Finding the right sort of financial consultant to build a good portfolio is the most important part of the process of liability protection. You cannot do it by yourself, no matter how some people imagine they can do it, unless you are qualified in that field. In the same way, an investment banker or forensic accountant cannot possibly be an expert on insurance. Whilst this is all finance, they are different fields of finance.
What sets a good financial consultant apart from the crowd is found in the level of service after the purchase of the financial product. There is no use, for example, in buying an investment product if you do not know how to take advantage of the market, or buying an insurance policy without understanding what you can or cannot claim.
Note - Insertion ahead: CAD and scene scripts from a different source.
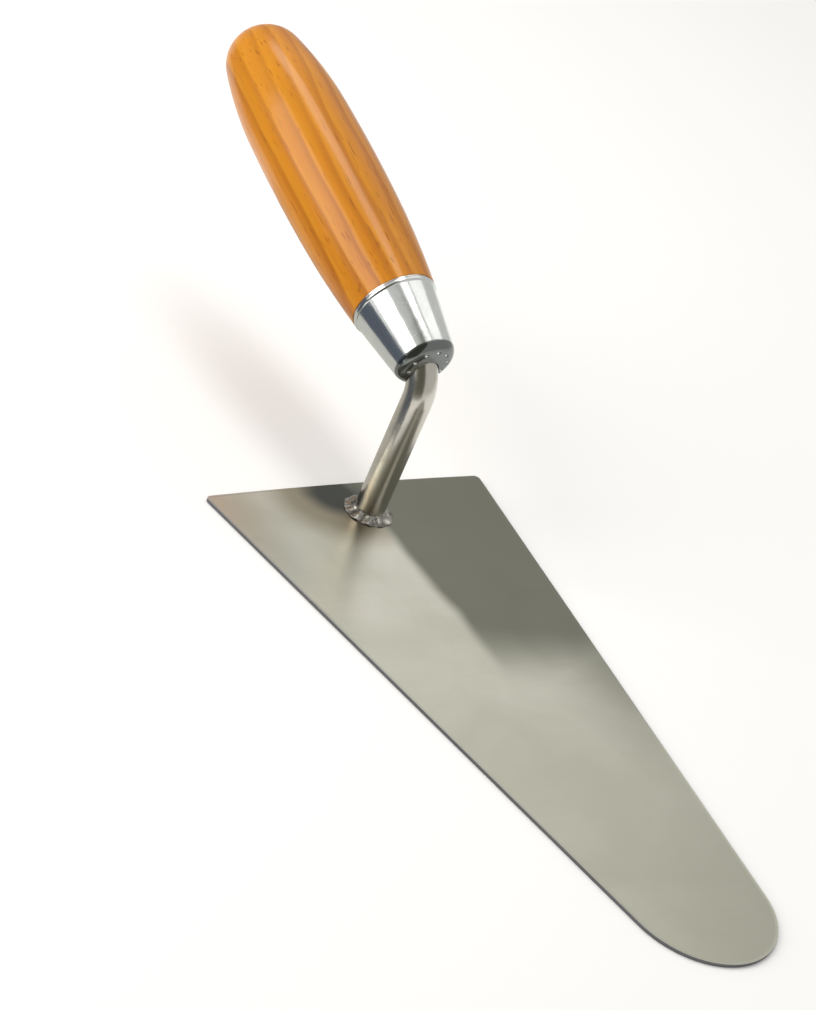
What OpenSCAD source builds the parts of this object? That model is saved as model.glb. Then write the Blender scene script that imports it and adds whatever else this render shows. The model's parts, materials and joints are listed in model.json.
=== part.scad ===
// Brick trowel with a round-tipped blade, a cranked round-bar shank welded to it,
// and a turned wooden handle held by a pressed steel ferrule.
// Frame: +X to the tip, +Z up out of the blade's top face. The origin is on the
// blade's underside, on the shank's centre line.

/* [Blade] */
// Length of the blade, heel to tip
blade_length = 220; // [160:1:270]
// Width across the heel, before its corners are rounded
heel_width = 112; // [80:1:140]
// Thickness of the sheet steel
blade_thickness = 1.2; // [0.8:0.1:2.5]
// Radius of the round tip
tip_radius = 25.6; // [14:0.1:34]
// Radius of the two heel corners
corner_radius = 1.8; // [0.5:0.1:8]
// How far the middle of the heel edge bows out
heel_bow = 1; // [0.2:0.1:4]

/* [Shank] */
// Diameter of the round bar
shank_d = 10; // [7:0.1:12]
// Distance from the heel edge to the shank's centre line
foot_setback = 14.6; // [12:0.5:30]
// Height above the blade where the shank's and the handle's centre lines cross
knee_height = 55.8; // [45:0.5:80]
// Radius of the bend, on the bar's centre line
bend_radius = 15; // [12:0.5:20]
// How steeply the handle rises towards its butt, in degrees
handle_rise = 15.5; // [5:0.5:25]
// How much the bar's diameter is dressed down to enter the wood
dressing = 0.4; // [0.2:0.1:1]
// Where the square tang begins, beyond the ferrule's mouth
tang_inset = 6; // [1:0.5:15]
// Length of the tapered square tang
tang_length = 60; // [30:1:75]
// Shoulder left outside the corners of the square tang
tang_shoulder = 0.15; // [0.05:0.05:0.5]
// Width across the tang at its end
tang_end = 3.5; // [2:0.1:5]

/* [Foot weld] */
// How far the weld bead spreads beyond the shank
weld_spread = 2; // [1.5:0.1:5]
// Height of the weld bead up the shank
weld_height = 2.2; // [1.5:0.1:3]
// Number of beads of melt round its edge
weld_beads = 10; // [5:1:12]
// Radius of one bead of melt
weld_bead_r = 1.5; // [0.8:0.1:2.5]

/* [Ferrule] */
// Distance from the knee to the ferrule's nose, along the handle
nose_setback = 1.2; // [0.5:0.1:4]
// Length of the ferrule, nose to mouth
ferrule_length = 26; // [20:0.5:36]
// Outer diameter at the mouth
mouth_d = 28; // [24:0.1:32]
// Width of the flat that the nose leaves round the shank
nose_land = 1.3; // [0.8:0.1:2]
// Radius that rounds the nose into the side
nose_radius = 4; // [2.5:0.1:5]
// Wall of the pressed steel
ferrule_wall = 0.8; // [0.5:0.1:1.2]
// Gap round the shank where it passes through the nose
nose_clearance = 0.25; // [0.1:0.05:0.5]
// Radius of the rolled rim at the mouth
rim_r = 1.1; // [0.9:0.05:1.5]
// How far the rolled rim stands proud
rim_proud = 0.2; // [0.1:0.05:0.5]
// Number of crimp dimples round the nose
crimps = 10; // [6:1:14]
// Radius of one crimp dimple
crimp_r = 1; // [0.5:0.1:1.3]
// Depth of one crimp dimple
crimp_depth = 0.4; // [0.2:0.05:0.5]
// Where the dimples sit on the nose's rounding, in degrees off its axis
crimp_angle = 8; // [4:1:50]

/* [Handle] */
// Length of the wood that shows, ferrule to butt
grip_length = 114.5; // [95:0.5:140]
// How far the wood stands proud of the ferrule where they meet
wood_proud = 0.25; // [0.05:0.05:0.8]
// How far the belly swells beyond the wood at the ferrule
belly_swell = 3.25; // [2:0.05:6]
// Length of the front taper, ferrule to belly
front_run = 35; // [20:0.5:45]
// Length of the back taper, belly to butt end
butt_run = 39.5; // [30:0.5:50]
// How much smaller the domed butt is than the belly, in radius
butt_draw = 3.9; // [2.5:0.1:6]
// Radius of the belly's own long curve
crown_radius = 620; // [350:10:1500]
// Length of the spigot inside the ferrule
spigot_length = 15; // [10:0.5:21]

/* [Hidden] */
$fn = 96;
long_arc_fn = 720;   // facets of a full circle for the long, shallow arcs
lap = 1;             // how far one stretch of a piece runs into the next
seam = 0.01;         // how far the blade's long edges sit inside its small arcs, so that they cross

// Blade outline, one half; the other half is its mirror image
heel_x = -foot_setback;
tip_x = heel_x + blade_length - tip_radius;
heel_chord_x = heel_x + heel_bow;
half_heel = heel_width / 2;
heel_arc_r = (pow(half_heel, 2) + pow(heel_bow, 2)) / (2 * heel_bow);
heel_arc_x = heel_x + heel_arc_r;
tip_run = tip_x - heel_chord_x;
taper = acos(tip_radius / norm([half_heel, tip_run])) - atan2(tip_run, half_heel);
side_normal = [sin(taper), cos(taper)];
side_dir = [cos(taper), -sin(taper)];
inset_corner = [heel_chord_x, half_heel] - corner_radius * side_normal;
from_arc = inset_corner - [heel_arc_x, 0];
corner_along = -from_arc * side_dir
    - sqrt(pow(from_arc * side_dir, 2) - from_arc * from_arc + pow(heel_arc_r - corner_radius, 2));
corner_centre = inset_corner + corner_along * side_dir;
corner_out = corner_centre - [heel_arc_x, 0];
heel_touch = corner_centre + (corner_radius - seam) * corner_out / norm(corner_out);
side_touch = corner_centre + (corner_radius - seam) * side_normal;
tip_touch = [tip_x, 0] + (tip_radius - seam) * side_normal;

// Shank and handle axis
knee_z = blade_thickness + knee_height;
turn = 90 - handle_rise;
bend_run = bend_radius * tan(turn / 2);
bend_z = round(100 * (knee_z - bend_run)) / 100;   // a round number, so bend and post meet
dressed_d = shank_d - dressing;
tang_root = (dressed_d - 2 * tang_shoulder) / sqrt(2);

// Stations along the handle's axis, measured from the knee
nose_s = nose_setback;
mouth_s = nose_s + ferrule_length;
butt_s = mouth_s + grip_length;
tang_s = mouth_s + tang_inset;

// Ferrule outline: a cone tangent to the nose's rounding
nose_arc = [shank_d / 2 + nose_land, nose_s + nose_radius];
mouth_point = [mouth_d / 2, mouth_s];
mouth_to_nose = mouth_point - nose_arc;
cone_angle = atan2(mouth_to_nose.x, mouth_to_nose.y) - asin(nose_radius / norm(mouth_to_nose));
cone_normal = [cos(cone_angle), -sin(cone_angle)];

// Handle outline: front arc, crown arc, back arc and butt dome, each tangent to the next
wood_r = mouth_d / 2 + wood_proud;
belly_r = wood_r + belly_swell;
butt_radius = belly_r - butt_draw;
crown_front_s = mouth_s + front_run;
crown_back_s = butt_s - butt_run;
crown_s = (crown_front_s + crown_back_s) / 2;
crown_half = asin((crown_back_s - crown_front_s) / 2 / crown_radius);
crown_arc = [belly_r - crown_radius, crown_s];
crown_end_r = belly_r - crown_radius * (1 - cos(crown_half));
front_normal = [cos(crown_half), -sin(crown_half)];
front_end = [crown_end_r, crown_front_s];
front_reach = [wood_r, mouth_s] - front_end;
front_radius = -(front_reach * front_reach) / (2 * front_reach * front_normal);
front_arc = front_end - front_radius * front_normal;
back_normal = [cos(crown_half), sin(crown_half)];
back_end = [crown_end_r, crown_back_s];
butt_arc = [0, butt_s - butt_radius];
butt_reach = back_end - butt_arc;
back_radius = (butt_reach * butt_reach - pow(butt_radius, 2))
    / (2 * (butt_reach * back_normal - butt_radius));
back_arc = back_end - back_radius * back_normal;
butt_dir = (butt_arc - back_arc) / norm(butt_arc - back_arc);
butt_touch_s = butt_arc.y + butt_radius * butt_dir.y;

// Puts its children in the handle's own frame: +Z runs from the knee to the butt
module along_handle() {
    translate([0, 0, knee_z])
        rotate([0, -turn, 0])
            children();
}

// The part of a disc between two stations, on the outer side of the axis
module arc_band(centre, radius, from_s, to_s) {
    intersection() {
        translate(centre) circle(r = radius, $fn = long_arc_fn);
        translate([0, from_s]) square([2 * belly_r, to_s - from_s]);
    }
}

module blade_outline() {
    polygon([
        tip_touch, side_touch, heel_touch,
        [heel_touch.x, -heel_touch.y], [side_touch.x, -side_touch.y], [tip_touch.x, -tip_touch.y]
    ]);
    translate([tip_x, 0]) circle(r = tip_radius);
    for (side = [-1, 1])
        translate([corner_centre.x, side * corner_centre.y]) circle(r = corner_radius);
    intersection() {
        translate([heel_arc_x, 0]) circle(r = heel_arc_r - seam, $fn = long_arc_fn);
        translate([heel_x - heel_bow, -heel_touch.y])
            square([heel_touch.x - heel_x + heel_bow + lap, 2 * heel_touch.y]);
    }
}

// Round bar from the blade up round the knee, grown by a clearance
module bar(clearance = 0) {
    d = shank_d + 2 * clearance;
    translate([0, 0, blade_thickness]) cylinder(d = d, h = bend_z - blade_thickness);
    translate([-bend_radius, 0, bend_z])
        rotate([90, 0, 0])
            rotate_extrude(angle = turn) translate([bend_radius, 0]) circle(d = d);
}

// One pair of the tang's tapered flats
module tang_flats() {
    rotate([90, 0, 0])
        linear_extrude(height = 2 * tang_root, center = true)
            polygon([
                [-tang_root / 2, 0], [tang_root / 2, 0],
                [tang_end / 2, tang_length + lap], [-tang_end / 2, tang_length + lap]
            ]);
}

// The bar inside the handle: a dressed neck, then a tapered square
module tang() {
    along_handle() {
        translate([0, 0, bend_run - lap]) cylinder(d = dressed_d, h = tang_s - bend_run + lap);
        translate([0, 0, tang_s - lap])
            intersection() {
                tang_flats();
                rotate([0, 0, 90]) tang_flats();
            }
    }
}

// Solid of revolution with the ferrule's shape, shrunk by an inset
module ferrule_outline(inset, from_s) {
    centre_touch = nose_arc + (nose_radius - inset) * cone_normal;
    mouth_r = mouth_point.x - inset / cone_normal.x;
    intersection() {
        union() {
            polygon([
                [0, nose_s + inset], [nose_arc.x, nose_s + inset],
                centre_touch, [mouth_r, mouth_s], [0, mouth_s]
            ]);
            translate(nose_arc) circle(r = nose_radius - inset);
        }
        translate([0, from_s]) square([mouth_d, mouth_s - from_s]);
    }
}

module handle_outline() {
    ferrule_outline(ferrule_wall, mouth_s - spigot_length);
    arc_band(front_arc, front_radius, mouth_s, crown_front_s + lap);
    arc_band(crown_arc, crown_radius, crown_front_s, crown_back_s);
    arc_band(back_arc, back_radius, crown_back_s - lap, butt_touch_s);
    arc_band(butt_arc, butt_radius, butt_touch_s - lap, butt_s);
}

module blade() {
    color([0.70, 0.69, 0.63])
        linear_extrude(height = blade_thickness) blade_outline();
}

module shank() {
    color([0.66, 0.64, 0.60]) {
        bar();
        tang();
    }
}

module foot_weld() {
    ring_r = shank_d / 2 + weld_spread - weld_height / 2;
    color([0.52, 0.51, 0.47])
        translate([0, 0, blade_thickness])
            difference() {
                union() {
                    rotate_extrude() {
                        translate([ring_r, weld_height / 2]) circle(d = weld_height);
                        square([ring_r, weld_height]);
                        square([ring_r + weld_height / 2, weld_height / 2]);
                    }
                    for (i = [0 : weld_beads - 1])
                        rotate([0, 0, i * 360 / weld_beads])
                            translate([shank_d / 2 + weld_spread, 0, weld_bead_r / 3])
                                sphere(r = weld_bead_r);
                }
                translate([0, 0, -weld_bead_r]) cylinder(d = shank_d, h = weld_height + 2 * weld_bead_r);
                translate([0, 0, -weld_bead_r])
                    cylinder(r = shank_d / 2 + weld_spread + 2 * weld_bead_r, h = weld_bead_r);
            }
}

module ferrule() {
    color([0.80, 0.82, 0.82])
        difference() {
            along_handle()
                difference() {
                    rotate_extrude() {
                        difference() {
                            union() {
                                ferrule_outline(0, nose_s);
                                translate([mouth_d / 2 + rim_proud - rim_r, mouth_s - rim_r])
                                    circle(r = rim_r);
                            }
                            ferrule_outline(ferrule_wall, nose_s + ferrule_wall);
                        }
                    }
                    for (i = [0 : crimps - 1])
                        rotate([0, 0, i * 360 / crimps])
                            translate([nose_arc.x, 0, nose_arc.y])
                                rotate([0, 180 - crimp_angle, 0])
                                    translate([0, 0, nose_radius + crimp_r - crimp_depth])
                                        sphere(r = crimp_r);
                }
            bar(nose_clearance);
        }
}

module handle() {
    color([0.84, 0.55, 0.20])
        difference() {
            along_handle() rotate_extrude() handle_outline();
            bar();
            tang();
        }
}

blade();
shank();
foot_weld();
ferrule();
handle();
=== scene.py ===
import json
import math

import bmesh
import bpy
from mathutils import Matrix, Vector, noise


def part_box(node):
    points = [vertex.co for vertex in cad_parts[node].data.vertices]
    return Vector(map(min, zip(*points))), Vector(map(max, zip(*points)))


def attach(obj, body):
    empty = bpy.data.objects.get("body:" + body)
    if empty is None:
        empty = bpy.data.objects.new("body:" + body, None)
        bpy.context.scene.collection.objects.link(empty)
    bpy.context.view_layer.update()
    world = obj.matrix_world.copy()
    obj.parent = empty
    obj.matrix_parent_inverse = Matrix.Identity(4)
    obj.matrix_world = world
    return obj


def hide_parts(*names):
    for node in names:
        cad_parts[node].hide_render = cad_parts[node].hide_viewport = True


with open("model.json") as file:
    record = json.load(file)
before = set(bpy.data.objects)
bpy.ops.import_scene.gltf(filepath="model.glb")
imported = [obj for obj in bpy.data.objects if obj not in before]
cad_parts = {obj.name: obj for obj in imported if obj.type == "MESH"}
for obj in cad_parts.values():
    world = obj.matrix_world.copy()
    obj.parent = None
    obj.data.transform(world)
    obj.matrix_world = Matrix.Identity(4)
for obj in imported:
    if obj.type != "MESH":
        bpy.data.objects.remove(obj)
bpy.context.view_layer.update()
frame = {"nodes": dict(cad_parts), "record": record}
nodes = frame["nodes"]
mounts = {mount["name"]: mount for mount in frame["record"]["mounts"]}
gripCentre = Vector(mounts["grip"]["pos_m"])
gripAxis = Vector(mounts["grip"]["axis"]).normalized()
gripTurn = math.acos(gripAxis.z)
toGrip = Matrix.Rotation(gripTurn, 4, "Y") @ Matrix.Translation(-gripCentre)


def addPiece(name, bm, smoothAngle=35):
    mesh = bpy.data.meshes.new(name)
    bm.to_mesh(mesh)
    bm.free()
    mesh.shade_smooth()
    mesh.set_sharp_from_angle(angle=math.radians(smoothAngle))
    piece = bpy.data.objects.new(name, mesh)
    bpy.context.scene.collection.objects.link(piece)
    return piece


def socketNamed(sockets, name):
    return next(socket for socket in sockets if socket.name == name and socket.enabled)


def addNode(tree, kind, **settings):
    made = tree.nodes.new(kind)
    for key, value in settings.items():
        setattr(made, key, value)
    return made


def link(tree, source, target):
    tree.links.new(source, target)


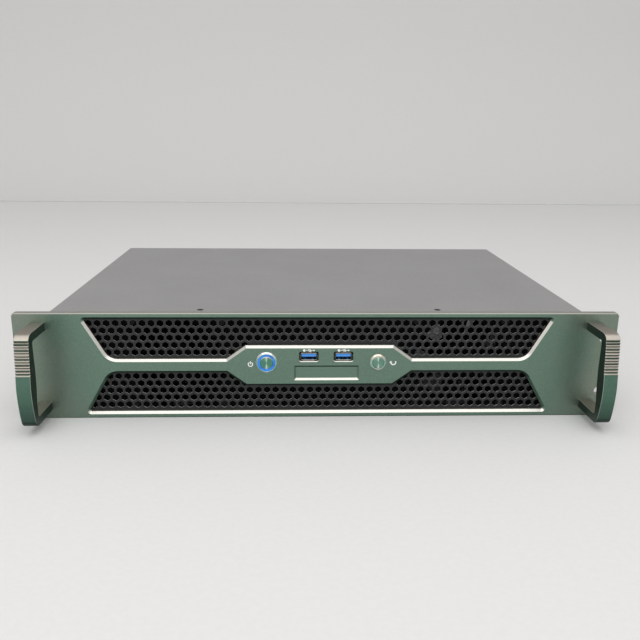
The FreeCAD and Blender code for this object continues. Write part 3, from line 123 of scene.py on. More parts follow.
def remap(tree, value, low, high, start=0.3, end=0.7):
    """Maps a value from start..end to low..high, as for a roughness."""
    return add(tree, "MapRange", {"From Min": start, "From Max": end, "To Min": low, "To Max": high},
               {"Value": value}).outputs["Result"]


def between(tree, value, low, high, start=0.35, end=0.65):
    """Blends two hex colours as value runs from start to end."""
    ramp = add(tree, "ValToRGB", links={"Fac": value})
    for stop, place, code in zip(ramp.color_ramp.elements, (start, end), (low, high)):
        stop.position = place
        stop.color = linear(code)
    return ramp.outputs["Color"]


def mixed(tree, factor, a, b, how="MIX"):
    """Mix of two colours, each an output or a hex code, by a factor output; factor None means 1."""
    node = add(tree, "Mix", data_type="RGBA", blend_type=how)
    for socket, value in (("Factor", factor), ("A", a), ("B", b)):
        if isinstance(value, str):
            node.inputs[socket].default_value = linear(value)
        elif value is None:
            node.inputs[socket].default_value = 1.0
        else:
            tree.links.new(value, node.inputs[socket])
    return node.outputs["Result"]


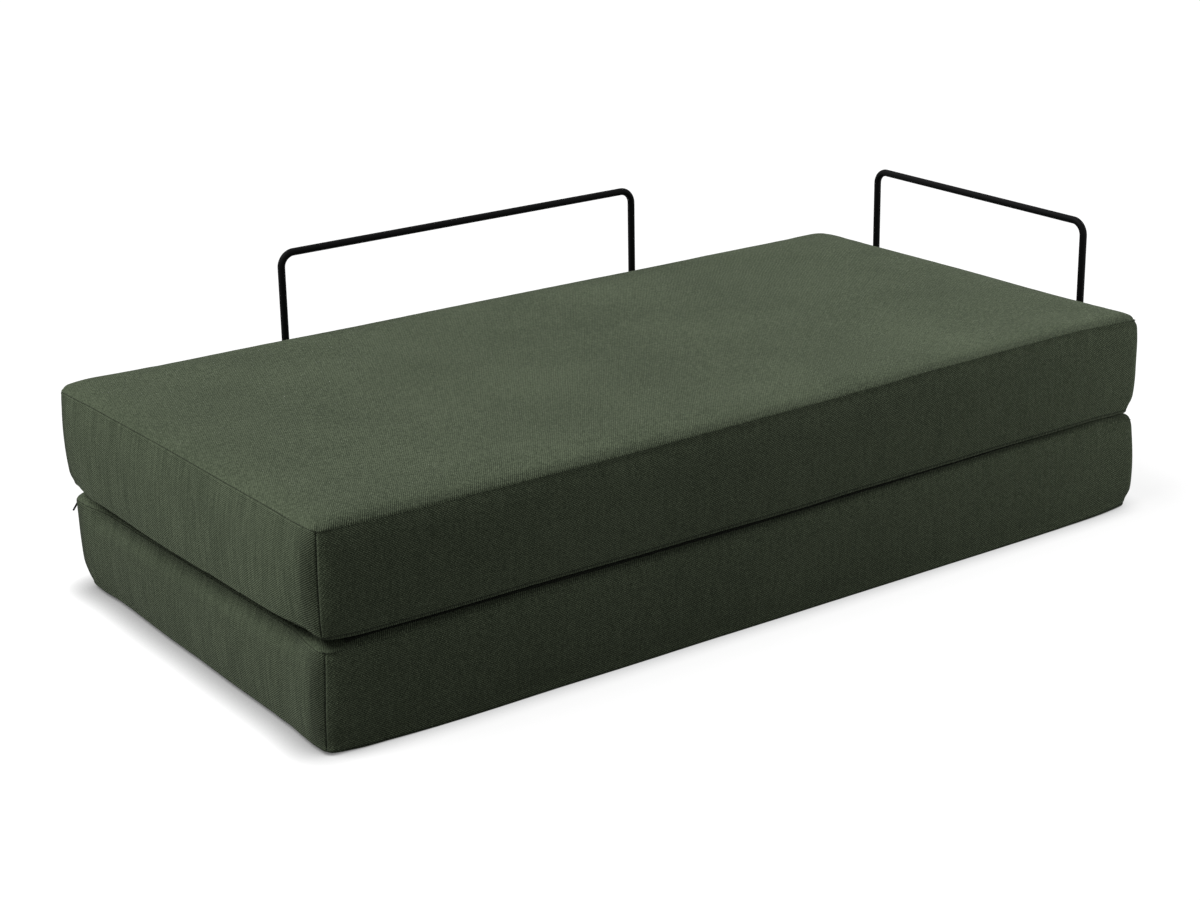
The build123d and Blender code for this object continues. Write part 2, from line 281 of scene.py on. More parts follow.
def corner_share(x, y, reach):
    """E to the minus distance from the nearest square corner over reach."""
    return np.exp(-np.hypot(HALF_LENGTH - np.abs(x), HALF_DEPTH - np.abs(y)) / reach)


def end_share(x, side):
    """Nought inside, eased to one over the last tenth of a metre of one end."""
    return ease((side * x - 0.90) / 0.08)


def rear_share(out):
    """Nought, eased to one where the outline faces the rear."""
    return ease((out[..., 1] - 0.6) / 0.3)


def seat_twist(x, y):
    """Slack twist of the seat: the four corners' heights, blended straight along both sides."""
    u, v = x / (2 * HALF_LENGTH) + 0.5, y / (2 * HALF_DEPTH) + 0.5
    front, rear = (left * (1 - u) + right * u for left, right in (SEAT_TWIST[:2], SEAT_TWIST[2:]))
    return front * (1 - v) + rear * v


def contact(x, y):
    """Height at which the mattresses meet, above its level: raised under the right part of the front edge."""
    return table(x, CONTACT_X, CONTACT_LIFT) * hump(y + HALF_DEPTH, 0.09)


def high_seam(mattress, x, y):
    """Height of the upper seam over the plan: level, with a slow wave and the sags of the folded side."""
    spec = MATTRESSES[mattress]
    level = spec["high_seam"] + 0.6 * MM * np.sin(x * 9 + y * 7 + spec["seed"])
    if mattress == "upper":
        level = level + seat_twist(x, y) - 4 * MM * corner_share(x, y, 0.03) * ease(x * 2)
        return level + table(x, FRONT_SEAM_X, FRONT_SEAM_LIFT) * ease((-y - 0.38) / 0.1)
    front = ease((-y - 0.40) / 0.08) * ease((x + 0.35) / 0.9) * (1 - ease((x - 0.88) / 0.1))
    rear = end_share(x, -1) * ease((y + 0.3) / 0.6) * (1 - 0.3 * ease((y - 0.42) / 0.07))
    return level + contact(x, y) + 5 * MM * (front - rear)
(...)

Another consideration is to buy the right sort of product from the right type of financial institution. For example, you can buy insurance from a bank, but MAS rules preclude banks from selling insurance, so banks tie up with an insurer. This means you are paying two levels of distribution cost: the bank and the insurer. You save from buying from the insurer direct. In the same vein, if your need is purely investment, it makes no sense to buy an investment-linked product, and pay the unit deducting mortality charges from the insurer.
If you are buying an investment-linked product, it is important to consider the management fee structure of the underlying fund. Some insurers are large enough to manage their own fund, so that is one level of management fee. Some insurers outsource everything, but still charge a substantial management fee so there are two levels of management fees, eating into your gains: the insurer that sold the bundled product, and the fund manager itself.